-- YOUR INSTRUCTIONS --
Quote exactly the lines from the line containing "for name, (x, y)" to the line containing "cad_parts[node].hide_render = cad_parts[node].hide_viewport", both lines included, please, and nothing more.

-- ENTRIES PROVIDED --
- - - - - - -
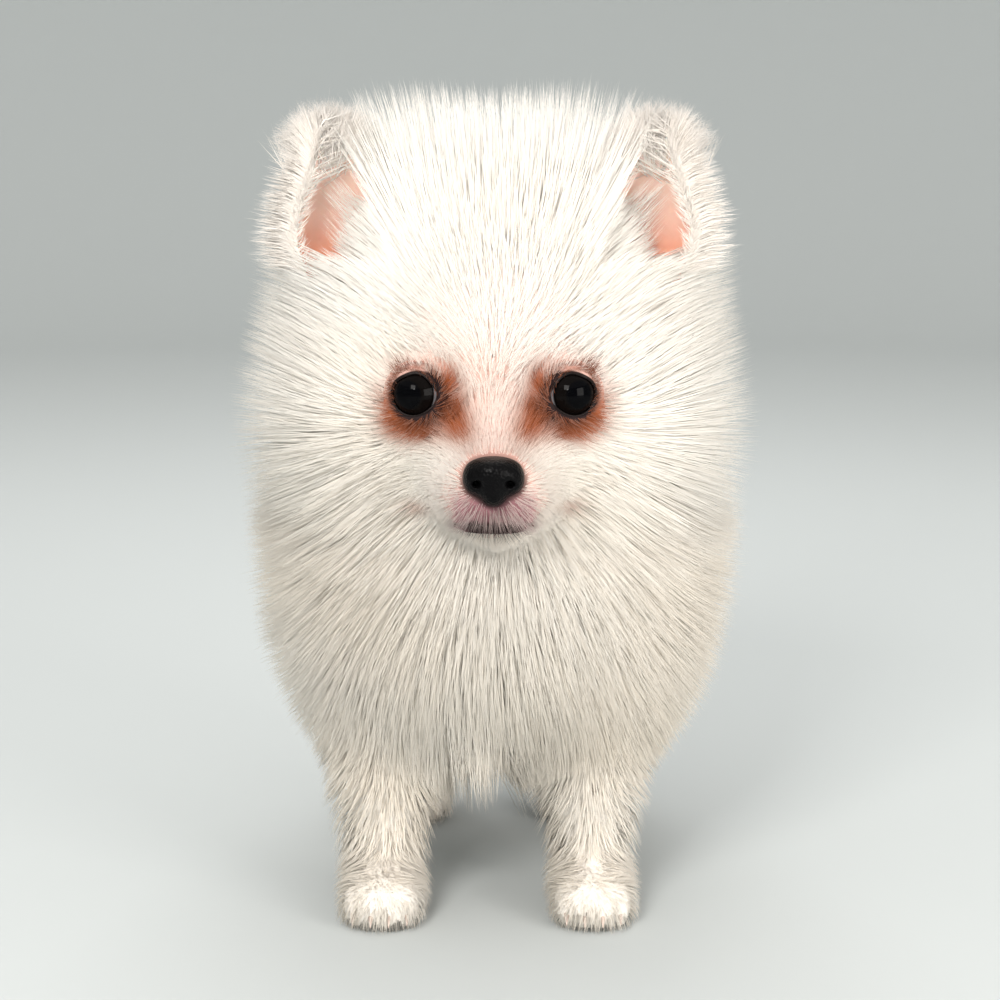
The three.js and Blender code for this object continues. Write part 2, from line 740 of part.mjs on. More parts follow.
- - - - - - -
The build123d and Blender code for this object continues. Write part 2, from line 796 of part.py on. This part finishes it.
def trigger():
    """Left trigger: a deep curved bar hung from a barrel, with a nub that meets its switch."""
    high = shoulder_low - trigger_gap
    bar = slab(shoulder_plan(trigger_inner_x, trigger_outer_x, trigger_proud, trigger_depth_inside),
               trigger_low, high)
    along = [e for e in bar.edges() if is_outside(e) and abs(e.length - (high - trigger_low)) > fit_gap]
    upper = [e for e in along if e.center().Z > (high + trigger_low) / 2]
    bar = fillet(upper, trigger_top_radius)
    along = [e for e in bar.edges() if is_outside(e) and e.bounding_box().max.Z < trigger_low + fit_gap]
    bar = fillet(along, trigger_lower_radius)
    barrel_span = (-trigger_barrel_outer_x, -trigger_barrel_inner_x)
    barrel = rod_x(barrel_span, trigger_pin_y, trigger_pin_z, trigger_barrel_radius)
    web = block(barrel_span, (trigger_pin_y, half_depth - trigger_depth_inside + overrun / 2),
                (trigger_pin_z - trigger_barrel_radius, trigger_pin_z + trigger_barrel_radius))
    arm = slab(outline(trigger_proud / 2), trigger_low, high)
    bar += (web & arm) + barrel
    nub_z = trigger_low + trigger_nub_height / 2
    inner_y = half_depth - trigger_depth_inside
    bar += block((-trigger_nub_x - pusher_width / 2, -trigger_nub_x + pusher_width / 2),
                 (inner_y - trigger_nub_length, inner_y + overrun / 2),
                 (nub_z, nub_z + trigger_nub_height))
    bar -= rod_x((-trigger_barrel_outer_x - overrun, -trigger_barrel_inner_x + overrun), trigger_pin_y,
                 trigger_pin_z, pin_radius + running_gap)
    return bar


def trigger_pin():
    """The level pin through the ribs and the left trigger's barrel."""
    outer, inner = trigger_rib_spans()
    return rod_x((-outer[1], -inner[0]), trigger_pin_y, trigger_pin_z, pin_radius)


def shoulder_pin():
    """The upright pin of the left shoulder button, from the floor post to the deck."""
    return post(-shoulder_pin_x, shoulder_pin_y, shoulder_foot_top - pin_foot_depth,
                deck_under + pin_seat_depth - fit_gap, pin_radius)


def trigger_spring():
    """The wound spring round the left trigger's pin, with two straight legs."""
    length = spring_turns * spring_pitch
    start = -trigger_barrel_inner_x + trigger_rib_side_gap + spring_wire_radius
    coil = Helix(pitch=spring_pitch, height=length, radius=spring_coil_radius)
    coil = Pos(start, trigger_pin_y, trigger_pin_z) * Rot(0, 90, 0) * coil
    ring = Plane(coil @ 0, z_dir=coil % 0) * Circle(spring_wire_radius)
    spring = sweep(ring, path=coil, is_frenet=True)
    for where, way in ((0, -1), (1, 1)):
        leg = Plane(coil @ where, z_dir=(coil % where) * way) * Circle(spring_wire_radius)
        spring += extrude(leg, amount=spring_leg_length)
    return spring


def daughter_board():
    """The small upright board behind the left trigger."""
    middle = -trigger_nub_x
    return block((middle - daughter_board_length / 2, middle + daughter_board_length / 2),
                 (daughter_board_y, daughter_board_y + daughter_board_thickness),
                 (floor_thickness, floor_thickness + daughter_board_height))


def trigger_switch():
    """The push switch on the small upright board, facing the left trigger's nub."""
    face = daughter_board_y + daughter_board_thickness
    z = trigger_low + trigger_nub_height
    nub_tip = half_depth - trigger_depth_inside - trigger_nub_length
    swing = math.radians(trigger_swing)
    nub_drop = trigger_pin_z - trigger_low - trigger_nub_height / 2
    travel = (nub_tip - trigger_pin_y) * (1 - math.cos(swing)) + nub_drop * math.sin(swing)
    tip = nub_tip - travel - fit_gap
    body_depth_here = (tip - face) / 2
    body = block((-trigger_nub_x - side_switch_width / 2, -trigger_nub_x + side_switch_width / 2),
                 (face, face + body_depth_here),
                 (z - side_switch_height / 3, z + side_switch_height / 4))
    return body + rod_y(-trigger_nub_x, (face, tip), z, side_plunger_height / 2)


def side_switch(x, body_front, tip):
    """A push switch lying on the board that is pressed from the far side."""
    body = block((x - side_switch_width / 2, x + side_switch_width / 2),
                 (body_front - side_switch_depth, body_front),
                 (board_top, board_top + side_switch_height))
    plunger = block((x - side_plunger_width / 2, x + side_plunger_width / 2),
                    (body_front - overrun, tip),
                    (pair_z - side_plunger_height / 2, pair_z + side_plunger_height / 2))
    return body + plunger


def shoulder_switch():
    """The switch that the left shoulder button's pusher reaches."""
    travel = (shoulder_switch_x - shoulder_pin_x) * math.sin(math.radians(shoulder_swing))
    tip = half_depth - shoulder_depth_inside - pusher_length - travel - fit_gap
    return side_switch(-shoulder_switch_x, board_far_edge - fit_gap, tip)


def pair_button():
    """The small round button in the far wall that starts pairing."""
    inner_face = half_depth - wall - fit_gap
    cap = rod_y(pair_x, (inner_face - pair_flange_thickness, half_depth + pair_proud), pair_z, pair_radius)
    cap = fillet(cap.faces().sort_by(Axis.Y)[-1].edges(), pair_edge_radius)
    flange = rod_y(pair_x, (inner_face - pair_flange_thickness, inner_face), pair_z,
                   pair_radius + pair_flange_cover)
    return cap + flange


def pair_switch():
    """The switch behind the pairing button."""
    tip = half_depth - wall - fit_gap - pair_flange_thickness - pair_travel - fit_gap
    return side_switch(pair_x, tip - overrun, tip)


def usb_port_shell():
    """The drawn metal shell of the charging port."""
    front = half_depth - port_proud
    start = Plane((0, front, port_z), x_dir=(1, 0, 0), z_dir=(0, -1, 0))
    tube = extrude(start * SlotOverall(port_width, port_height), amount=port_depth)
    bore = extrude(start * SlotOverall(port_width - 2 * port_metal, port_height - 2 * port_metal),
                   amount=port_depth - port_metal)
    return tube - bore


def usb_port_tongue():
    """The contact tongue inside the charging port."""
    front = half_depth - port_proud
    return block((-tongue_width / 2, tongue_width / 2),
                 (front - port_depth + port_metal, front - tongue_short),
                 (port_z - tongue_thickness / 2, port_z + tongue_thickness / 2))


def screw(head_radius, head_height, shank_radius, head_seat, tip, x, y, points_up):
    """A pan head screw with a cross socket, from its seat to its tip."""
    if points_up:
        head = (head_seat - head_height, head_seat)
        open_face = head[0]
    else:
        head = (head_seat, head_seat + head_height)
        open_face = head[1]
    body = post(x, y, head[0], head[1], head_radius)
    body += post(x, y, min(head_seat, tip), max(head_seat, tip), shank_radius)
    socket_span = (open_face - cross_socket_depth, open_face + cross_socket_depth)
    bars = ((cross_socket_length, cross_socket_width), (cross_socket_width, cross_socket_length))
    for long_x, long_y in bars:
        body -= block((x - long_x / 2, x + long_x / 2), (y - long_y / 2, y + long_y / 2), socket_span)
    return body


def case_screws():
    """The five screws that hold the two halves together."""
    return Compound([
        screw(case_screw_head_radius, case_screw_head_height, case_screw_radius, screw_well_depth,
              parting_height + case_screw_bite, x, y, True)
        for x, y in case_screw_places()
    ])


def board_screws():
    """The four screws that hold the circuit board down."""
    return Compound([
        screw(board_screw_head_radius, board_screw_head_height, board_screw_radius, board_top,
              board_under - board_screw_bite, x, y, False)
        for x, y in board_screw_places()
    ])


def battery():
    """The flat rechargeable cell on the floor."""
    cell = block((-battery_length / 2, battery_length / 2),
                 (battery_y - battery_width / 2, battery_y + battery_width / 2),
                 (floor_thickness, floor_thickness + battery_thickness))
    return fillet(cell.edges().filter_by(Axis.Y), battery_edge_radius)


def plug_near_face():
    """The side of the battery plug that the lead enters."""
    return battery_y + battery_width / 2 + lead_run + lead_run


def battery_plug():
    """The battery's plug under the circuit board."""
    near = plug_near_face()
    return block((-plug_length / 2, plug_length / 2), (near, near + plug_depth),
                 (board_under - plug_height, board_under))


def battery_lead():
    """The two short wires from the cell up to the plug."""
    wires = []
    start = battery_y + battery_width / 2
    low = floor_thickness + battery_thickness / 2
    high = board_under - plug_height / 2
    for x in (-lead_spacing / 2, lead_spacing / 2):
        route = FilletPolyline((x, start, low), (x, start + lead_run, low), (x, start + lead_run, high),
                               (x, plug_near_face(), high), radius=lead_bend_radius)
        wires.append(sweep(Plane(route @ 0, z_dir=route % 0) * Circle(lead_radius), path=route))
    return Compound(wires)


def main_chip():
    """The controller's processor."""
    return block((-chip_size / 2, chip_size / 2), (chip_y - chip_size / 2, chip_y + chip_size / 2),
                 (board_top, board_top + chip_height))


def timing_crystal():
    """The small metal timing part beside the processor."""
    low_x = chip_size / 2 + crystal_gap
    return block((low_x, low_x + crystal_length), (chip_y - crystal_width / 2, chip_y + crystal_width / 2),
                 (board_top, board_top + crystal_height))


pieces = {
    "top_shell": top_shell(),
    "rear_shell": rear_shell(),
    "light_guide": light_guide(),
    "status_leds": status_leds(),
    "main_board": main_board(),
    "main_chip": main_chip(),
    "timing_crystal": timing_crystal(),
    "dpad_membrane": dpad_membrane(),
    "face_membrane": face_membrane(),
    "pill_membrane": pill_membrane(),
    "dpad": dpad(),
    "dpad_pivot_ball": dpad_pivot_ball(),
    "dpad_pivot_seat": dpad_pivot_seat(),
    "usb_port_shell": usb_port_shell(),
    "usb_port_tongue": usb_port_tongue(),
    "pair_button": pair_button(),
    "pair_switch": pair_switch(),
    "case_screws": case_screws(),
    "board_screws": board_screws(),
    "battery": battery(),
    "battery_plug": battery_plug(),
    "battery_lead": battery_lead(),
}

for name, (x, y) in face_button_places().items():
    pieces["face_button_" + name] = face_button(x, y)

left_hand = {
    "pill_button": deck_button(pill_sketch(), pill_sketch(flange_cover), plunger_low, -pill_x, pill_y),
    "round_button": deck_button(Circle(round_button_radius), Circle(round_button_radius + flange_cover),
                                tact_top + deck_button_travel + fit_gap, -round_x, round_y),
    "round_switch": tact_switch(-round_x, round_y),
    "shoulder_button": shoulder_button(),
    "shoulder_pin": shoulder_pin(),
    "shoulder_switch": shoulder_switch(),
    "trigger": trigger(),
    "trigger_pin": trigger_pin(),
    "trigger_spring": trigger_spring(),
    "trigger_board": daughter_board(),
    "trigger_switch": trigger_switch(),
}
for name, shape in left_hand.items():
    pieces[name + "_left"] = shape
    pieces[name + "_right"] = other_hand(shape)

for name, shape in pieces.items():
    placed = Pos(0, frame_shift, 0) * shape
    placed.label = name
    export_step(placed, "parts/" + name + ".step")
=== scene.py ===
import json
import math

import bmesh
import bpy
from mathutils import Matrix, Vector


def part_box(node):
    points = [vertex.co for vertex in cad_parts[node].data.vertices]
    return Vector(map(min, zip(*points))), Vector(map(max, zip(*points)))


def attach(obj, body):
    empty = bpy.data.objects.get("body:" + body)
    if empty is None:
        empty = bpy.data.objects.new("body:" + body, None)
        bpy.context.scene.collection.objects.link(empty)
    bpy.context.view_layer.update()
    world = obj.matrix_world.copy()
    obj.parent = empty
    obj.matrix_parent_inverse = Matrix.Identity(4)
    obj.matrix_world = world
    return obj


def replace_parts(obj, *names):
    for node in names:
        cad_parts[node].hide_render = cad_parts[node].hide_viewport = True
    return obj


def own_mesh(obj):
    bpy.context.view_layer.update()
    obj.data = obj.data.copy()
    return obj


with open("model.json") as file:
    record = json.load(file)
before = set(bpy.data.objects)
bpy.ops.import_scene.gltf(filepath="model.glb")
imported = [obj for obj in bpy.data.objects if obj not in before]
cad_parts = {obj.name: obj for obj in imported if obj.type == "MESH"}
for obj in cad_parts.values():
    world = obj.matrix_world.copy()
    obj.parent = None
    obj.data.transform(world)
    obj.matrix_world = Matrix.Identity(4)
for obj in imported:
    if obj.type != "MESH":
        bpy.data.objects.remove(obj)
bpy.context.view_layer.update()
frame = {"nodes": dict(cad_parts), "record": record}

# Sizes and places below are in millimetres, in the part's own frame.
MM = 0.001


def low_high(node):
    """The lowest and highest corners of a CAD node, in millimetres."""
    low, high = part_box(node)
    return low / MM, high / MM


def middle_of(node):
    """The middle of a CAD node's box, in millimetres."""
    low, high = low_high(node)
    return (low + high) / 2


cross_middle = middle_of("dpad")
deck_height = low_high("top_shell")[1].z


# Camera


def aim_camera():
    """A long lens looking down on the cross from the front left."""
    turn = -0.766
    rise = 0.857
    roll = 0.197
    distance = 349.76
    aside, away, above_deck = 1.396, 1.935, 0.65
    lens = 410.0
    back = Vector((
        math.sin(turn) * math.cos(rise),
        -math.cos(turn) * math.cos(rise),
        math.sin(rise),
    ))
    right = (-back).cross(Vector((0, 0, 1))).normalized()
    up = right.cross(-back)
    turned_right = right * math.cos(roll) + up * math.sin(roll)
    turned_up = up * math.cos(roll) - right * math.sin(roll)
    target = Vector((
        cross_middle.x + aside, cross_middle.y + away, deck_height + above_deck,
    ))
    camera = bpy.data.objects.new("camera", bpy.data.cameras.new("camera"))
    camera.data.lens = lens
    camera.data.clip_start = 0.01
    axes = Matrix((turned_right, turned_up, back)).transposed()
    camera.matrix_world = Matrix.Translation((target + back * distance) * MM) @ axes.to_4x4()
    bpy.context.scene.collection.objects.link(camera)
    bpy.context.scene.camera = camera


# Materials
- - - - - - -
-- FULL ANSWER --
for name, (x, y) in face_button_places().items():
    pieces["face_button_" + name] = face_button(x, y)

left_hand = {
    "pill_button": deck_button(pill_sketch(), pill_sketch(flange_cover), plunger_low, -pill_x, pill_y),
    "round_button": deck_button(Circle(round_button_radius), Circle(round_button_radius + flange_cover),
                                tact_top + deck_button_travel + fit_gap, -round_x, round_y),
    "round_switch": tact_switch(-round_x, round_y),
    "shoulder_button": shoulder_button(),
    "shoulder_pin": shoulder_pin(),
    "shoulder_switch": shoulder_switch(),
    "trigger": trigger(),
    "trigger_pin": trigger_pin(),
    "trigger_spring": trigger_spring(),
    "trigger_board": daughter_board(),
    "trigger_switch": trigger_switch(),
}
for name, shape in left_hand.items():
    pieces[name + "_left"] = shape
    pieces[name + "_right"] = other_hand(shape)

for name, shape in pieces.items():
    placed = Pos(0, frame_shift, 0) * shape
    placed.label = name
    export_step(placed, "parts/" + name + ".step")
=== scene.py ===
import json
import math

import bmesh
import bpy
from mathutils import Matrix, Vector


def part_box(node):
    points = [vertex.co for vertex in cad_parts[node].data.vertices]
    return Vector(map(min, zip(*points))), Vector(map(max, zip(*points)))


def attach(obj, body):
    empty = bpy.data.objects.get("body:" + body)
    if empty is None:
        empty = bpy.data.objects.new("body:" + body, None)
        bpy.context.scene.collection.objects.link(empty)
    bpy.context.view_layer.update()
    world = obj.matrix_world.copy()
    obj.parent = empty
    obj.matrix_parent_inverse = Matrix.Identity(4)
    obj.matrix_world = world
    return obj


def replace_parts(obj, *names):
    for node in names:
        cad_parts[node].hide_render = cad_parts[node].hide_viewport = True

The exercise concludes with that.